Trump hasn't even taken office yet and already he is acknowledging the reality of power. The problem is that there is still a substantial list of excesses to be put into place. We can only hope that his penchant for u-turns continues.

Tuesday, November 22, 2016

UKIP continue to lose Parliamentarians

UKIP's unique record of losing MEPs at a rate unparalleled amongst any other political party has continued with the departure of their former leader, Diane James. Of the 40 people ever to have served as UKIP MEPs, thirteen, 32.5% of the total, have either now quit the party or been expelled

Once considered a rising star, Diane James left Ukip, saying her relationship with the party had become "increasingly difficult" and will now sit in the European Parliament as an Independent.

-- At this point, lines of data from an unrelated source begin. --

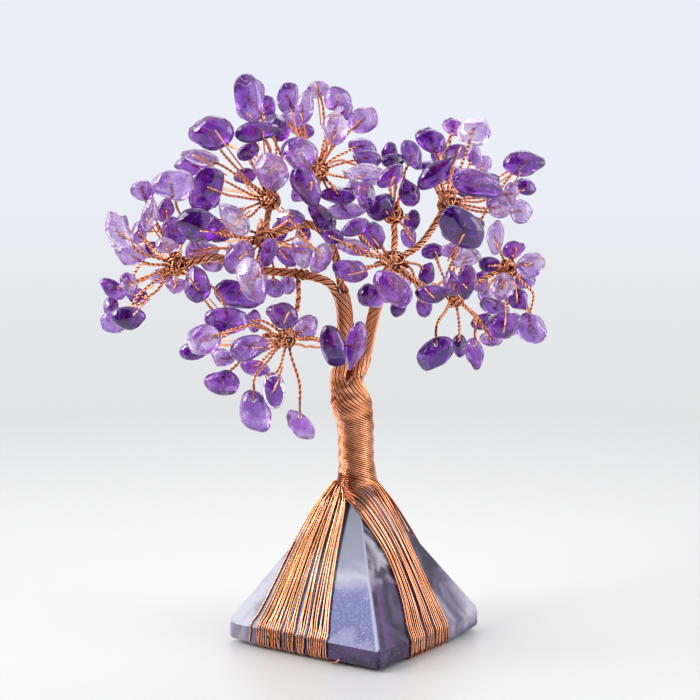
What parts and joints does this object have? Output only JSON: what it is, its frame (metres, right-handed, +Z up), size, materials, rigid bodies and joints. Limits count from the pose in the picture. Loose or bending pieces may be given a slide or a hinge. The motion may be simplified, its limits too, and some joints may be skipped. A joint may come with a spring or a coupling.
{
  "type": "gemstone tree ornament",
  "caption": "Wire tree of twisted copper with tumbled amethyst chips, its trunk wound with wire and its roots wrapped over a polished stone pyramid.",
  "frame": {"origin": "under the middle of the pyramid, on the surface that the ornament stands on", "axes": "+Z up, +X to the right seen from the front, +Y away from the front"},
  "size_m": [0.1231, 0.0714, 0.1529],
  "materials": {
    "pyramid_stone": "polished translucent stone, dark violet with pale clouds",
    "copper_wire": "bright bare copper wire",
    "pale_amethyst": "tumbled pale lilac amethyst, glossy",
    "mid_amethyst": "tumbled violet amethyst, glossy",
    "deep_amethyst": "tumbled deep purple amethyst, glossy"
  },
  "bodies": {
    "tree": {"back_left_skirt": "copper_wire", "back_right_skirt": "copper_wire", "centre_branch": "copper_wire", "centre_deep_chips": "deep_amethyst", "centre_knots": "copper_wire", "centre_mid_chips": "mid_amethyst", "centre_pale_chips": "pale_amethyst", "centre_twigs": "copper_wire", "drop_branch": "copper_wire", "east_branch": "copper_wire", "east_deep_chips": "deep_amethyst", "east_knots": "copper_wire", "east_mid_chips": "mid_amethyst", "east_pale_chips": "pale_amethyst", "east_twigs": "copper_wire", "far_east_branch": "copper_wire", "front_left_skirt": "copper_wire", "front_right_skirt": "copper_wire", "high_right_branch": "copper_wire", "left_limb": "copper_wire", "lower_left_deep_chips": "deep_amethyst", "lower_left_knots": "copper_wire", "lower_left_mid_chips": "mid_amethyst", "lower_left_pale_chips": "pale_amethyst", "lower_left_twigs": "copper_wire", "main_limb": "copper_wire", "pyramid_base": "pyramid_stone", "right_deep_chips": "deep_amethyst", "right_knots": "copper_wire", "right_limb": "copper_wire", "right_mid_chips": "mid_amethyst", "right_pale_chips": "pale_amethyst", "right_twigs": "copper_wire", "top_branch": "copper_wire", "top_deep_chips": "deep_amethyst", "top_knots": "copper_wire", "top_mid_chips": "mid_amethyst", "top_pale_chips": "pale_amethyst", "top_twigs": "copper_wire", "trunk_core": "copper_wire", "trunk_winding": "copper_wire", "upper_limb": "copper_wire", "upper_right_branch": "copper_wire", "upper_right_deep_chips": "deep_amethyst", "upper_right_knots": "copper_wire", "upper_right_mid_chips": "mid_amethyst", "upper_right_pale_chips": "pale_amethyst", "upper_right_twigs": "copper_wire", "west_deep_chips": "deep_amethyst", "west_knots": "copper_wire", "west_mid_chips": "mid_amethyst", "west_pale_chips": "pale_amethyst", "west_twigs": "copper_wire"},
    "inner_pendant_chip": {"inner_pendant": "deep_amethyst"},
    "left_pendant_chip": {"left_pendant": "pale_amethyst"},
    "low_pendant_chip": {"low_pendant": "mid_amethyst"},
    "outer_pendant_chip": {"outer_pendant": "mid_amethyst"}
  },
  "joints": [
    {"name": "inner_pendant_swing", "type": "hinge", "parent": "tree", "child": "inner_pendant_chip", "pos_m": [0.02094, -0.0162, 0.0822], "axis": [0, 1, 0], "range_deg": [-15, 15]},
    {"name": "left_pendant_swing", "type": "hinge", "parent": "tree", "child": "left_pendant_chip", "pos_m": [-0.02668, -0.0126, 0.06713], "axis": [0, 1, 0], "range_deg": [-15, 15]},
    {"name": "low_pendant_swing", "type": "hinge", "parent": "tree", "child": "low_pendant_chip", "pos_m": [-0.01464, -0.0108, 0.06247], "axis": [0, 1, 0], "range_deg": [-15, 15]},
    {"name": "outer_pendant_swing", "type": "hinge", "parent": "tree", "child": "outer_pendant_chip", "pos_m": [0.03124, -0.0144, 0.08187], "axis": [0, 1, 0], "range_deg": [-15, 15]}
  ]
}
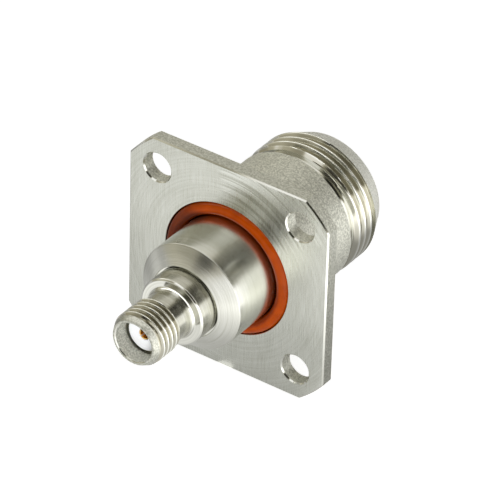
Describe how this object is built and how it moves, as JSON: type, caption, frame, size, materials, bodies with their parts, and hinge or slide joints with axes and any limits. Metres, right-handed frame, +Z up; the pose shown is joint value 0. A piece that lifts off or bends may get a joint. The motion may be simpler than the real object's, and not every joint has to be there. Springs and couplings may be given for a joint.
{
  "type": "n type connector",
  "caption": "Flange-mount coaxial adapter with an N jack on one side, an SMA jack on the other and a panel O-ring.",
  "frame": {"origin": "centre of the flange face that seals against the panel, on the turned axis", "axes": "+Y along the turned axis towards the N jack, -Y towards the SMA jack, +Z up along one side of the flange, +X right"},
  "size_m": [0.0254, 0.0357, 0.0254],
  "materials": {
    "steel": "passivated stainless steel, fine turned and brushed",
    "silicone": "satin",
    "ptfe": "smooth matte",
    "gold": "gold plated"
  },
  "bodies": {
    "root": {"flange_body": "steel", "sma_shell": "steel", "flange_seal": "silicone", "n_insulator": "ptfe", "sma_insulator": "ptfe", "n_contact": "gold", "sma_contact": "gold"}
  },
  "joints": []
}
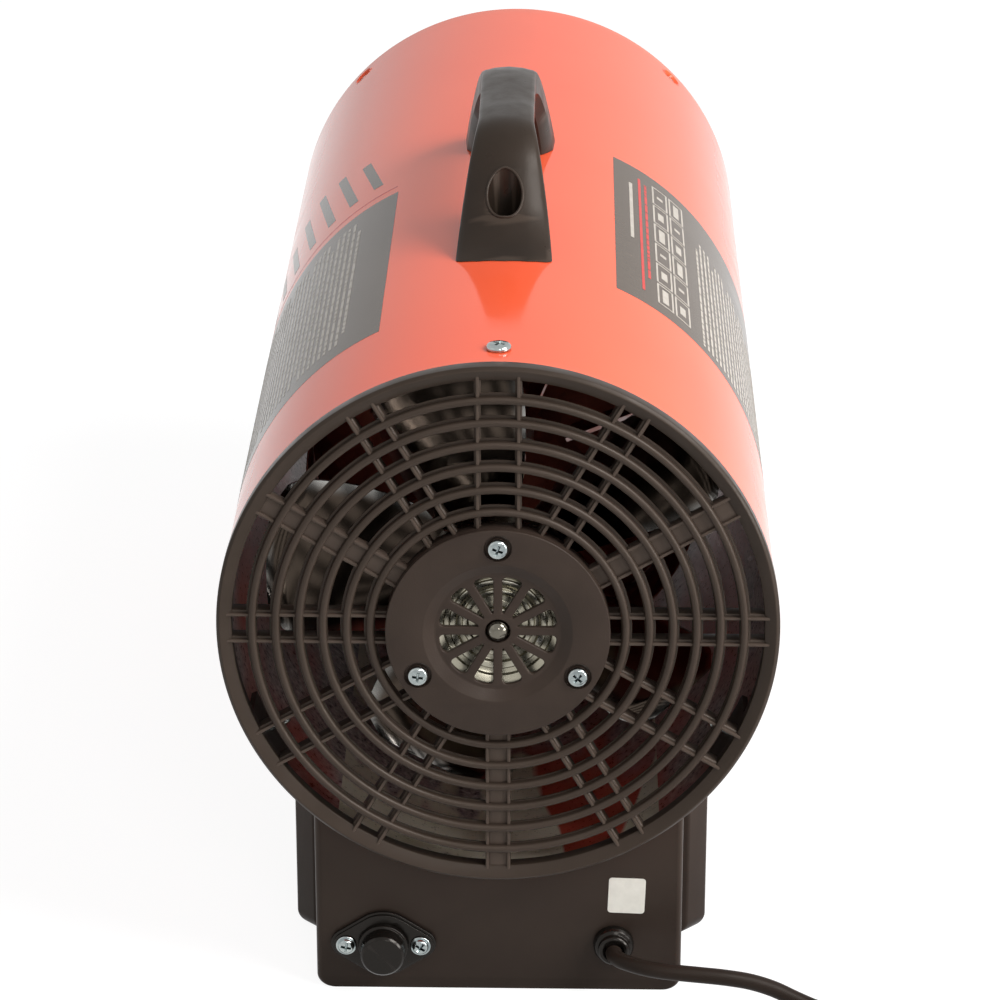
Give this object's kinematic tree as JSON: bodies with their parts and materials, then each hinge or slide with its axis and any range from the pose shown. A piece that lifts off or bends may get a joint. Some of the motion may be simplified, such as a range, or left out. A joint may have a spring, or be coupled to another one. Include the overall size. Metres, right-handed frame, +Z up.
{
  "type": "portable gas heater",
  "caption": "Tubular blower heater with a painted casing, rear grille, fan and burner inside, carrying handle, moulded base, gas inlet and power cord.",
  "frame": {"origin": "on the floor, under the middle of the heater without its cord", "axes": "+Z up, +Y along the casing towards the warm air outlet, +X to the right seen from the grille end"},
  "size_m": [0.3417, 0.6275, 0.311],
  "materials": {
    "paint": "glossy orange-red enamel",
    "grille_plastic": "satin dark brown moulding",
    "base_plastic": "satin black-brown moulding",
    "black_plastic": "black moulding",
    "cord_sheath": "smooth black cord sheath",
    "zinc_steel": "bright zinc plated",
    "galvanised_steel": "galvanised sheet",
    "fan_aluminium": "plain rolled sheet",
    "gas_brass": "machined",
    "gas_copper": "drawn copper tube",
    "white_ceramic": "unglazed insulator",
    "pin_nickel": "nickel plated"
  },
  "bodies": {
    "heater_body": {"outer_casing": "paint", "rear_grille": "grille_plastic", "grille_screw_1": "zinc_steel", "grille_screw_2": "zinc_steel", "grille_screw_3": "zinc_steel", "hub_screw_1": "zinc_steel", "hub_screw_2": "zinc_steel", "hub_screw_3": "zinc_steel", "motor_housing": "galvanised_steel", "combustion_cylinder": "galvanised_steel", "cylinder_screw_1": "zinc_steel", "cylinder_screw_2": "zinc_steel", "cylinder_screw_3": "zinc_steel", "cylinder_screw_4": "zinc_steel", "burner_plate": "galvanised_steel", "gas_jet": "gas_brass", "spark_electrode": "white_ceramic", "thermocouple": "gas_copper", "gas_tube": "gas_copper", "handle": "base_plastic", "handle_screw_1": "zinc_steel", "handle_screw_2": "zinc_steel", "base_housing": "base_plastic", "bottom_plate": "galvanised_steel", "plate_screw_1": "zinc_steel", "plate_screw_2": "zinc_steel", "plate_screw_3": "zinc_steel", "plate_screw_4": "zinc_steel", "saddle_screw_1": "zinc_steel", "saddle_screw_2": "zinc_steel", "inlet_flange": "base_plastic", "flange_screw_1": "zinc_steel", "flange_screw_2": "zinc_steel", "inlet_nipple": "gas_brass", "supply_tube": "gas_copper", "valve_body": "gas_brass", "valve_sleeve": "black_plastic", "igniter_sleeve": "black_plastic", "igniter_body": "black_plastic", "cable_gland": "black_plastic", "gland_nut": "black_plastic", "power_cord": "cord_sheath", "cord_coil": "cord_sheath", "plug_lead": "cord_sheath", "plug_body": "cord_sheath", "plug_pin_1": "pin_nickel", "plug_pin_2": "pin_nickel"},
    "fan_rotor": {"fan": "fan_aluminium", "motor_shaft": "zinc_steel", "fan_nut": "zinc_steel"},
    "inlet_cap": {"inlet_cap": "black_plastic"},
    "valve_button": {"valve_button": "black_plastic"},
    "igniter_button": {"igniter_button": "black_plastic"}
  },
  "joints": [
    {"name": "fan_spin", "type": "hinge", "parent": "heater_body", "child": "fan_rotor", "pos_m": [0, -0.1806, 0.162], "axis": [0, 1, 0], "continuous": true},
    {"name": "cap_pull", "type": "slide", "parent": "heater_body", "child": "inlet_cap", "axis": [0, -1, 0], "range_m": [0, 0.03]},
    {"name": "valve_press", "type": "slide", "parent": "heater_body", "child": "valve_button", "axis": [1, 0, 0], "range_m": [0, 0.005], "stiffness_N_per_m": 500, "springref_m": -0.003},
    {"name": "igniter_press", "type": "slide", "parent": "heater_body", "child": "igniter_button", "axis": [1, 0, 0], "range_m": [0, 0.006], "stiffness_N_per_m": 700, "springref_m": -0.003}
  ]
}
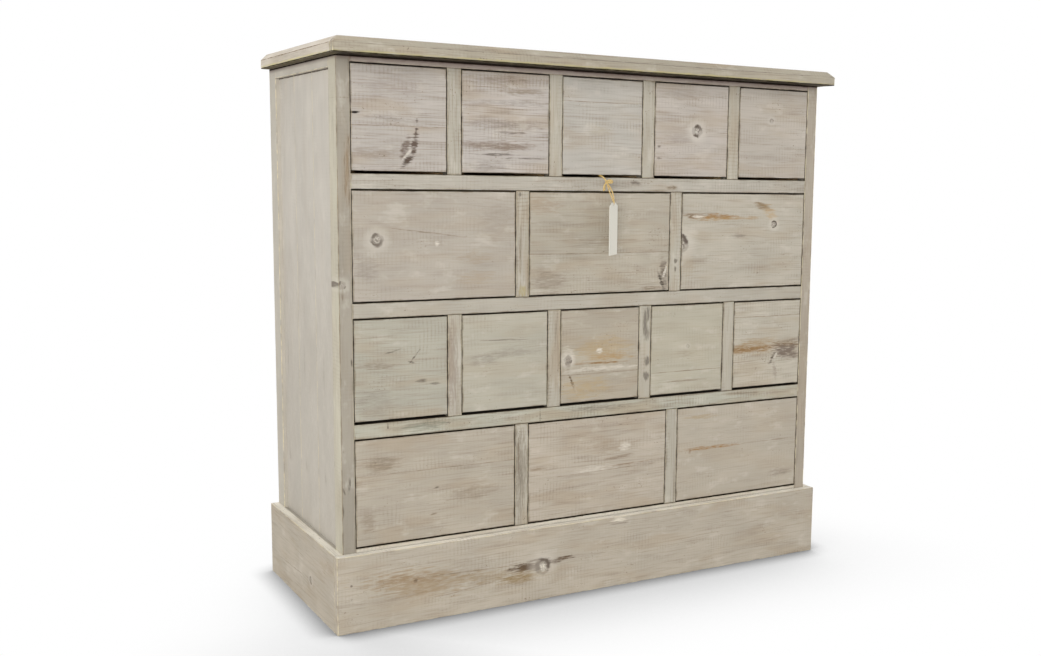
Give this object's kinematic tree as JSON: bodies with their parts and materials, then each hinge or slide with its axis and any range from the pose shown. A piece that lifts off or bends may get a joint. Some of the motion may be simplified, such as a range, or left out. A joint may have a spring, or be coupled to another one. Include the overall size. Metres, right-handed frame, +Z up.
{
  "type": "chest of drawers",
  "caption": "Floor-standing whitewashed pine seed chest: rows of small and wide inset drawers in a rail-and-post carcass on a plain plinth, under a bevelled top, with a blank swing tag.",
  "frame": {"origin": "on the floor under the cabinet, midway across its width and midway between the front edge of the top and the back", "axes": "+X to the right as seen from the front, -Y out of the drawer fronts, +Z up"},
  "size_m": [1, 0.41, 0.965],
  "materials": {
    "limed_pine": "limed (whitewashed) pine, brushed, dark-waxed in the gaps, matt",
    "raw_pine": "planed unfinished pine",
    "plywood": "sanded plywood",
    "zinc_steel": "zinc-plated steel",
    "tag_card": "uncoated card, blank",
    "raffia": "dry raffia"
  },
  "bodies": {
    "carcass": {"front_post_left": "limed_pine", "front_post_right": "limed_pine", "rear_posts": "limed_pine", "side_panel_left": "limed_pine", "side_panel_right": "limed_pine", "side_rails_left": "limed_pine", "side_rails_right": "limed_pine", "back_panel": "plywood", "back_rails": "limed_pine", "top_rail": "limed_pine", "rail_below_row_1": "limed_pine", "rail_below_row_2": "limed_pine", "rail_below_row_3": "limed_pine", "bottom_rail": "limed_pine", "dividers_small_rows": "limed_pine", "dividers_wide_rows": "limed_pine", "drawer_shelves": "plywood", "shelf_cleats": "raw_pine", "drawer_guides": "raw_pine", "top_board": "limed_pine", "top_moulding_front": "limed_pine", "top_moulding_sides": "limed_pine", "top_screws": "zinc_steel", "plinth_front": "limed_pine", "plinth_sides": "limed_pine"},
    "drawer_r1_c1": {"drawer_r1_c1_front": "limed_pine", "drawer_r1_c1_box": "raw_pine"},
    "drawer_r1_c2": {"drawer_r1_c2_front": "limed_pine", "drawer_r1_c2_box": "raw_pine"},
    "drawer_r1_c3": {"drawer_r1_c3_front": "limed_pine", "drawer_r1_c3_box": "raw_pine"},
    "drawer_r1_c4": {"drawer_r1_c4_front": "limed_pine", "drawer_r1_c4_box": "raw_pine"},
    "drawer_r1_c5": {"drawer_r1_c5_front": "limed_pine", "drawer_r1_c5_box": "raw_pine"},
    "drawer_r2_c1": {"drawer_r2_c1_front": "limed_pine", "drawer_r2_c1_box": "raw_pine"},
    "drawer_r2_c2": {"drawer_r2_c2_front": "limed_pine", "drawer_r2_c2_box": "raw_pine", "swing_tag": "tag_card", "tag_string": "raffia"},
    "drawer_r2_c3": {"drawer_r2_c3_front": "limed_pine", "drawer_r2_c3_box": "raw_pine"},
    "drawer_r3_c1": {"drawer_r3_c1_front": "limed_pine", "drawer_r3_c1_box": "raw_pine"},
    "drawer_r3_c2": {"drawer_r3_c2_front": "limed_pine", "drawer_r3_c2_box": "raw_pine"},
    "drawer_r3_c3": {"drawer_r3_c3_front": "limed_pine", "drawer_r3_c3_box": "raw_pine"},
    "drawer_r3_c4": {"drawer_r3_c4_front": "limed_pine", "drawer_r3_c4_box": "raw_pine"},
    "drawer_r3_c5": {"drawer_r3_c5_front": "limed_pine", "drawer_r3_c5_box": "raw_pine"},
    "drawer_r4_c1": {"drawer_r4_c1_front": "limed_pine", "drawer_r4_c1_box": "raw_pine"},
    "drawer_r4_c2": {"drawer_r4_c2_front": "limed_pine", "drawer_r4_c2_box": "raw_pine"},
    "drawer_r4_c3": {"drawer_r4_c3_front": "limed_pine", "drawer_r4_c3_box": "raw_pine"}
  },
  "joints": [
    {"name": "drawer_r1_c1_slide", "type": "slide", "parent": "carcass", "child": "drawer_r1_c1", "axis": [0, -1, 0], "range_m": [0, 0.26]},
    {"name": "drawer_r1_c2_slide", "type": "slide", "parent": "carcass", "child": "drawer_r1_c2", "axis": [0, -1, 0], "range_m": [0, 0.26]},
    {"name": "drawer_r1_c3_slide", "type": "slide", "parent": "carcass", "child": "drawer_r1_c3", "axis": [0, -1, 0], "range_m": [0, 0.26]},
    {"name": "drawer_r1_c4_slide", "type": "slide", "parent": "carcass", "child": "drawer_r1_c4", "axis": [0, -1, 0], "range_m": [0, 0.26]},
    {"name": "drawer_r1_c5_slide", "type": "slide", "parent": "carcass", "child": "drawer_r1_c5", "axis": [0, -1, 0], "range_m": [0, 0.26]},
    {"name": "drawer_r2_c1_slide", "type": "slide", "parent": "carcass", "child": "drawer_r2_c1", "axis": [0, -1, 0], "range_m": [0, 0.26]},
    {"name": "drawer_r2_c2_slide", "type": "slide", "parent": "carcass", "child": "drawer_r2_c2", "axis": [0, -1, 0], "range_m": [0, 0.26]},
    {"name": "drawer_r2_c3_slide", "type": "slide", "parent": "carcass", "child": "drawer_r2_c3", "axis": [0, -1, 0], "range_m": [0, 0.26]},
    {"name": "drawer_r3_c1_slide", "type": "slide", "parent": "carcass", "child": "drawer_r3_c1", "axis": [0, -1, 0], "range_m": [0, 0.26]},
    {"name": "drawer_r3_c2_slide", "type": "slide", "parent": "carcass", "child": "drawer_r3_c2", "axis": [0, -1, 0], "range_m": [0, 0.26]},
    {"name": "drawer_r3_c3_slide", "type": "slide", "parent": "carcass", "child": "drawer_r3_c3", "axis": [0, -1, 0], "range_m": [0, 0.26]},
    {"name": "drawer_r3_c4_slide", "type": "slide", "parent": "carcass", "child": "drawer_r3_c4", "axis": [0, -1, 0], "range_m": [0, 0.26]},
    {"name": "drawer_r3_c5_slide", "type": "slide", "parent": "carcass", "child": "drawer_r3_c5", "axis": [0, -1, 0], "range_m": [0, 0.26]},
    {"name": "drawer_r4_c1_slide", "type": "slide", "parent": "carcass", "child": "drawer_r4_c1", "axis": [0, -1, 0], "range_m": [0, 0.26]},
    {"name": "drawer_r4_c2_slide", "type": "slide", "parent": "carcass", "child": "drawer_r4_c2", "axis": [0, -1, 0], "range_m": [0, 0.26]},
    {"name": "drawer_r4_c3_slide", "type": "slide", "parent": "carcass", "child": "drawer_r4_c3", "axis": [0, -1, 0], "range_m": [0, 0.26]}
  ]
}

As the Independent reports, infighting has plagued UKIP since Mr Farage stood down, with one high-profile dispute involving leadership hopeful Steven Woolfe culminating in him leaving the party and claiming it was in a "death spiral":

In a statement, Ms James said the president of the European parliament, Martin Shultz, had accepted her request to stand as an independent.

"At a high profile public event in Cambridge last week, I was asked why I had not completed the process to become leader of UKIP," she said.

"I had little option, but to give the truthful response that, although nominated leader by popular vote in the membership, I found that I had no support within the executive and thus no ability to carry forward the policies on which I had campaigned.

"My decision to retire from the election process and not complete it was very difficult personally and professionally, given that Ukip has dominated my life and all my efforts for over five years.

"In recent weeks, my relationship with the party has been increasingly difficult and I feel it is now time to move on."

It is looking increasingly like Steven Woolfe may have been right and that UKIP, now devoid of a purpose, is in a death spiral.